Thursday, March 12, 2015

Does this check smell right to you?

Paranoia strikes deep in the heartland
But I think it's all overdone
Exaggerating this and exaggerating that
They don't have no fun

Paul Simon

When I was in my early 20s, writing about age was easy. I was shallow enough, and sure that I knew everything, so- easy peasy. As long as Hallmark produced greeting cards and Rod McKuen kept churning out poetry. I could insert observations on aging in anything I was working on.

Now, I'd have to say, “Not so much.”

Look, I see people who use their age as an excuse so often, that it leaves me with the feeling that they can't wait to get old. Truly. As I listen to them, I get the sense that it's just another way to give up. Quit the fight. I have always tried to avoid age as an excuse, unless it was, you know, something I really didn't want to do.

“Honey, I'd love to clear the driveway, especially since temperatures are in those single digits I enjoy so much. But, I'm not as young as I used to be. I wouldn't want to break something and have to have you take care of me,,, even more than you do... which is a lot... and which I sure do appreciate... and as long as I have your attention, could you get me another cup of coffee? I'd get it myself, but, my knees, you know...”

Other than that, I haven't wanted to rush the aging process since I reached the mark for “You have to be this tall to take this ride.”

But as we've grown older, so have many of our friends and we all end up being aware of our age, comparing aches and pains and bemoaning true limitations. You also have a new view of how paranoia strikes deep in the heartland. For instance...

The other day I got a call from my credit union. I love my credit union. They actually look out for me, and help me manage my accounts when I don't even know I need help.

This time, the charming woman on the credit union end of the phone, after identifying herself and confirming who I was, asked, “Did you deposit a check here earlier this week?”

“Why, yes I did. Is there a problem?”

“No. Not really. It's just that the girls (?!) were looking at it and thought it looked... funny. They hadn't seen a check like it before and were just a little concerned.”

This is what I mean about my credit union. Something didn't seem right and they called to ask.

“It's fine. It's money from a grant we receive to help us pay our medical expenses. It's been a life saver for us. And you have actually cashed a number of them for us already.”

“So no one asked you to send any money, then?”

“Nope. It was strictly a very generous thing for them to do.”

“Well, that's good. We just don't want any of our customers being taken advantage of.”

“Thanks for checking.” I always like to finish credit union calls with a little banking humor. Checking. Get it?

A couple of hours later, though, I started to think about what the call had really been about.
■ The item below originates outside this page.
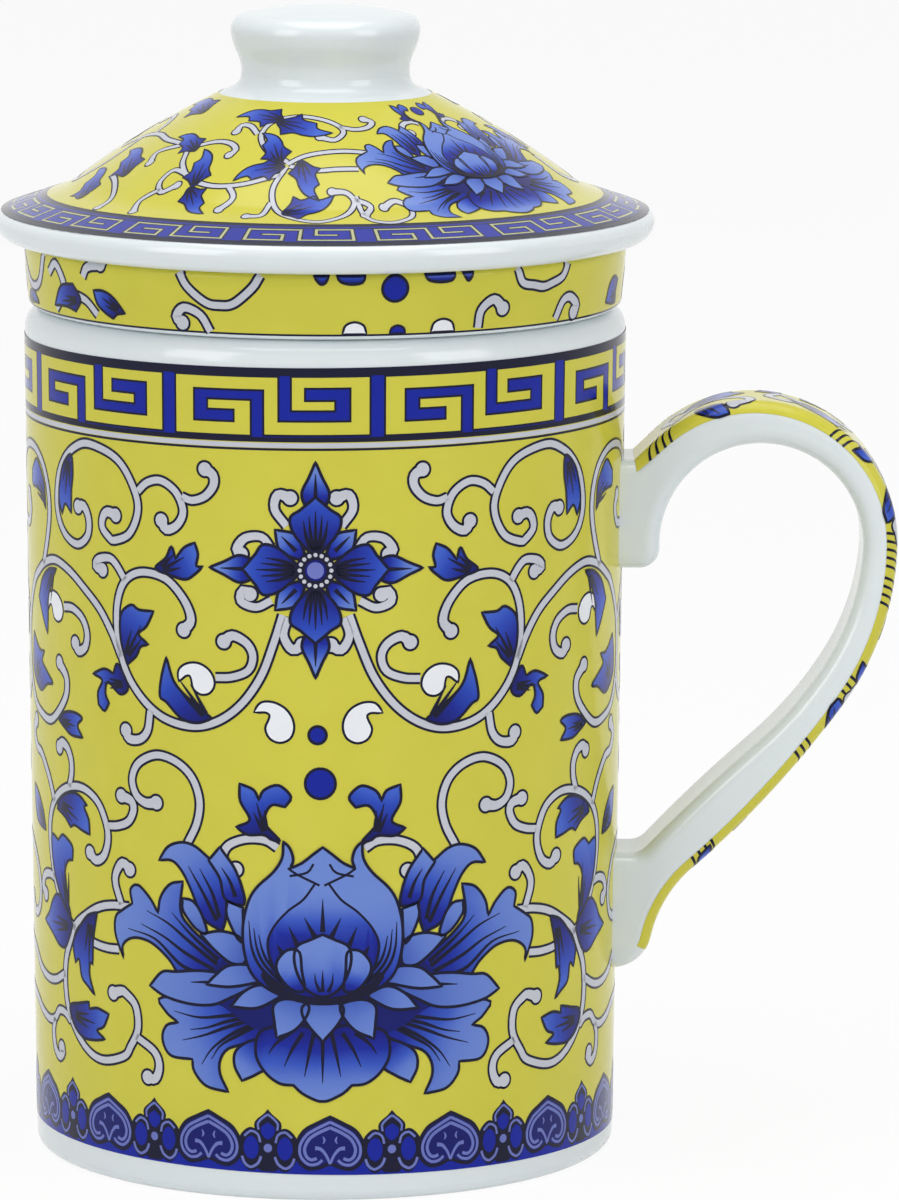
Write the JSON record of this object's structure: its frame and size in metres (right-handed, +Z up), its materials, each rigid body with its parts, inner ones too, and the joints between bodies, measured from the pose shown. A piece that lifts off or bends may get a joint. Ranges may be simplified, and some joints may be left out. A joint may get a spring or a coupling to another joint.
{
  "type": "lidded tea mug with infuser",
  "caption": "Tall porcelain tea mug with a side handle, a lift-out porcelain infuser whose collar stands on the rim, and a domed lift-off lid with a round knob.",
  "frame": {"origin": "centre of the mug's foot ring, on the mug's axis, in the plane it stands on", "axes": "+Z up along the mug's axis, +X from the axis towards the handle, +Y to the far side in the picture"},
  "size_m": [0.1144, 0.0834, 0.1461],
  "materials": {
    "mug_glaze": "glossy white porcelain glaze under a yellow and blue printed enamel pattern",
    "handle_glaze": "glossy white porcelain glaze with a yellow enamel strip on the outer face",
    "infuser_glaze": "glossy white porcelain glaze with yellow and blue enamel on the collar",
    "lid_glaze": "glossy white porcelain glaze under a yellow and blue printed enamel pattern",
    "knob_glaze": "glossy white porcelain glaze"
  },
  "bodies": {
    "mug": {"mug_body": "mug_glaze", "mug_handle": "handle_glaze"},
    "infuser": {"infuser": "infuser_glaze"},
    "lid": {"lid": "lid_glaze", "lid_knob": "knob_glaze"}
  },
  "joints": [
    {"name": "infuser_lift", "type": "slide", "parent": "mug", "child": "infuser", "axis": [0, 0, 1], "range_m": [0, 0.08]},
    {"name": "lid_lift", "type": "slide", "parent": "infuser", "child": "lid", "axis": [0, 0, 1], "range_m": [0, 0.04]}
  ]
}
I know it was positive, and it was certainly a terrific thing for them to do, but... “We don't want any of our customers to be taken advantage of...” What? Wait. Hold on. I've been banking with this company a long time and no one has ever called to be sure I wasn't being taken advantage of. Is that sentence actually saying, “We don't want any of our older customers to be taken advantage of.”
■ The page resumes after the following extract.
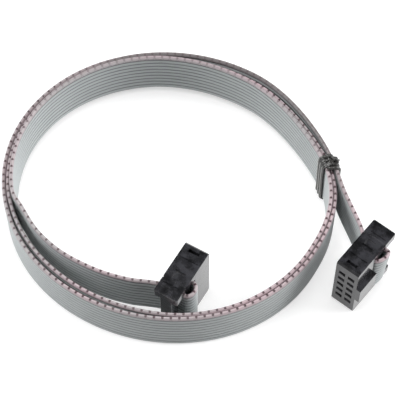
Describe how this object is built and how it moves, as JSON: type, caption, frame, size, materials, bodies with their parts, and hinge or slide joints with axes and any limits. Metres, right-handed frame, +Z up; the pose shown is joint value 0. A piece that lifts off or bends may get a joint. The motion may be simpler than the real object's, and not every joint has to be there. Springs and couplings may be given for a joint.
{
  "type": "ribbon cable",
  "caption": "Flat ribbed ribbon cable wound into a loose tied coil, with a two-row insulation-piercing socket pressed on at each end.",
  "frame": {"origin": "centre of the bounding box's bottom face, on the ground the part lies on", "axes": "+Z up; +X to the right and +Y to the back, seen from the side of the two sockets"},
  "size_m": [0.0916, 0.0744, 0.0173],
  "materials": {
    "ribbon_vinyl": "satin grey vinyl with a pink washed and dark dashed first conductor",
    "tie_plastic": "glossy",
    "black_plastic": "glossy moulded",
    "contact_plating": "plated, satin"
  },
  "bodies": {
    "root": {"ribbon": "ribbon_vinyl", "tie": "tie_plastic", "socket_body_a": "black_plastic", "cover_a": "black_plastic", "strain_relief_a": "black_plastic", "socket_body_b": "black_plastic", "cover_b": "black_plastic", "strain_relief_b": "black_plastic", "contact_a01": "contact_plating", "contact_a02": "contact_plating", "contact_a03": "contact_plating", "contact_a04": "contact_plating", "contact_a05": "contact_plating", "contact_a06": "contact_plating", "contact_a07": "contact_plating", "contact_a08": "contact_plating", "contact_a09": "contact_plating", "contact_a10": "contact_plating", "contact_b01": "contact_plating", "contact_b02": "contact_plating", "contact_b03": "contact_plating", "contact_b04": "contact_plating", "contact_b05": "contact_plating", "contact_b06": "contact_plating", "contact_b07": "contact_plating", "contact_b08": "contact_plating", "contact_b09": "contact_plating", "contact_b10": "contact_plating"}
  },
  "joints": []
}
So was she really asking if I had sent any money to a Nigerian prince so they could release my family's long, lost gazillions in gold to me? Had I been offered stock in a Somalian diamond mine? Paranoia can be an investment strategy, you know. Regardless, I decided it was just a nice thing to do. Thank you credit union!

In a somewhat related matter, many of my friends, from every age group, have been voicing their concern about forgetting things. They are so worried about having Alzheimer's, which seems like it can strike at virtually any age, that any type of forgetting upsets them terribly. To our general discredit, we tend to try to joke it away, probably because we don't want to look at our own fear around the issue.
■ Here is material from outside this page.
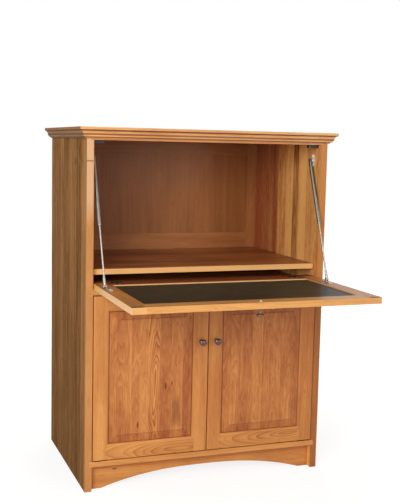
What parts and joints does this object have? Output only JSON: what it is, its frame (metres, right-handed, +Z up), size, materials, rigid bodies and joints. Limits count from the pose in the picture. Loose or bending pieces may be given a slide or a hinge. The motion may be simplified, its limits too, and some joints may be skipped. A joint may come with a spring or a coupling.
{
  "type": "computer armoire",
  "caption": "Cherry computer armoire with a drop-front writing flap on telescopic stays, an open monitor bay and raised-panel doors below.",
  "frame": {"origin": "middle of the base, on the floor, halfway between the flap's free edge and the back", "axes": "+X to the right as seen from the front, +Y to the back, +Z up"},
  "size_m": [0.962, 1.068, 1.27],
  "materials": {
    "cherry": "satin",
    "cherry_panel": "satin",
    "back_panel": "satin",
    "writing_surface": "matte",
    "nickel": "polished",
    "brass": "satin",
    "dark_steel": "satin",
    "bronze": "satin",
    "black_plastic": "matte"
  },
  "bodies": {
    "case": {"apron": "cherry", "back_panel_lower": "back_panel", "back_panel_upper": "back_panel", "back_rail_bottom": "cherry", "back_rail_middle": "cherry", "back_rail_top": "cherry", "back_stile_left": "cherry", "back_stile_right": "cherry", "bottom_board": "cherry", "case_pivots": "brass", "catch_plates": "dark_steel", "corner_blocks": "cherry", "crown_front": "cherry", "crown_left": "cherry", "crown_right": "cherry", "divider_board": "cherry", "door_catch": "black_plastic", "flap_catches": "black_plastic", "hinge_rail": "cherry", "lid_panel": "cherry", "lower_shelf": "cherry", "monitor_shelf": "cherry", "rail_hinge_leaves": "brass", "shelf_cleats": "cherry", "shelf_pins": "brass", "side_left": "cherry", "side_right": "cherry", "stay_plates": "nickel", "top_board": "cherry"},
    "flap": {"flap_stile_left": "cherry", "flap_stile_right": "cherry", "flap_front_rail": "cherry", "flap_rear_rail": "cherry", "flap_panel": "cherry_panel", "writing_surface": "writing_surface", "flap_hinge_leaves": "brass", "flap_strikes": "dark_steel", "flap_knob": "bronze", "flap_knob_screw": "dark_steel", "stay_feet": "nickel"},
    "stay_rod_left": {"stay_rod_left": "nickel"},
    "stay_rod_right": {"stay_rod_right": "nickel"},
    "stay_tube_left": {"stay_tube_left": "nickel"},
    "stay_tube_right": {"stay_tube_right": "nickel"},
    "door_left": {"door_left_bottom_rail": "cherry", "door_left_fittings": "dark_steel", "door_left_hinge_stile": "cherry", "door_left_knob": "bronze", "door_left_meeting_stile": "cherry", "door_left_panel": "cherry_panel", "door_left_top_rail": "cherry"},
    "door_right": {"door_right_bottom_rail": "cherry", "door_right_fittings": "dark_steel", "door_right_hinge_stile": "cherry", "door_right_knob": "bronze", "door_right_meeting_stile": "cherry", "door_right_panel": "cherry_panel", "door_right_top_rail": "cherry"}
  },
  "joints": [
    {"name": "flap_fold", "type": "hinge", "parent": "case", "child": "flap", "pos_m": [0, -0.047, 0.737], "axis": [-1, 0, 0], "range_deg": [0, 90]},
    {"name": "stay_left_swing", "type": "hinge", "parent": "flap", "child": "stay_rod_left", "pos_m": [-0.4132, -0.174, 0.7448], "axis": [1, 0, 0], "range_deg": [0, 105.5]},
    {"name": "stay_left_slide", "type": "slide", "parent": "stay_rod_left", "child": "stay_tube_left", "axis": [0, -0.3671, -0.9302], "range_m": [0, 0.15]},
    {"name": "stay_right_swing", "type": "hinge", "parent": "flap", "child": "stay_rod_right", "pos_m": [0.4132, -0.174, 0.7448], "axis": [1, 0, 0], "range_deg": [0, 105.5]},
    {"name": "stay_right_slide", "type": "slide", "parent": "stay_rod_right", "child": "stay_tube_right", "axis": [0, -0.3671, -0.9302], "range_m": [0, 0.15]},
    {"name": "door_left_swing", "type": "hinge", "parent": "case", "child": "door_left", "pos_m": [-0.4155, -0.062, 0.4], "axis": [0, 0, -1], "range_deg": [0, 110]},
    {"name": "door_right_swing", "type": "hinge", "parent": "case", "child": "door_right", "pos_m": [0.4155, -0.062, 0.4], "axis": [0, 0, 1], "range_deg": [0, 110]}
  ],
  "couplings": [
    {"joint": "stay_left_swing", "follows": "flap_fold", "ratio": 1.1717},
    {"joint": "stay_left_slide", "follows": "flap_fold", "m_per_rad": 0.095042},
    {"joint": "stay_right_swing", "follows": "flap_fold", "ratio": 1.1717},
    {"joint": "stay_right_slide", "follows": "flap_fold", "m_per_rad": 0.095042}
  ]
}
My mother lived to be 91 and virtually every day she did at least one crossword puzzle. She maintained it helped her stay mentally sharp. Since she certainly was, I thought I'd try something similar.

I don't like crossword puzzles, so I got a book of “Jumbles” to help keep me sharp. You know “Jumbles,” right? You straighten out four words, take designated letters from each answer, then use then use those to solve an illustrated puzzle, with puns looming large in the solutions.

I like doing those. But, here's the thing. I have put my Jumble book somewhere “safe” and I can't find it. I'm not kidding. I've looked in all the usual places, but that's how I know I put it somewhere safe. Safe is like the place where elephants go to die. It may or may not actually exist, but if it does, a whole lot of my stuff is there waiting for me.

There are a variety of versions of the story that gives this blog its name. The pony is the constant in all of them. A man is on his way to a party when he comes across a young boy shoveling ass over tea kettle at an enormous mountain of manure. The man asks the child if he wouldn't rather go with him to the party than shovel all that poop. The kid says, “No way man. With all that poop... there must be a pony in there somewhere.”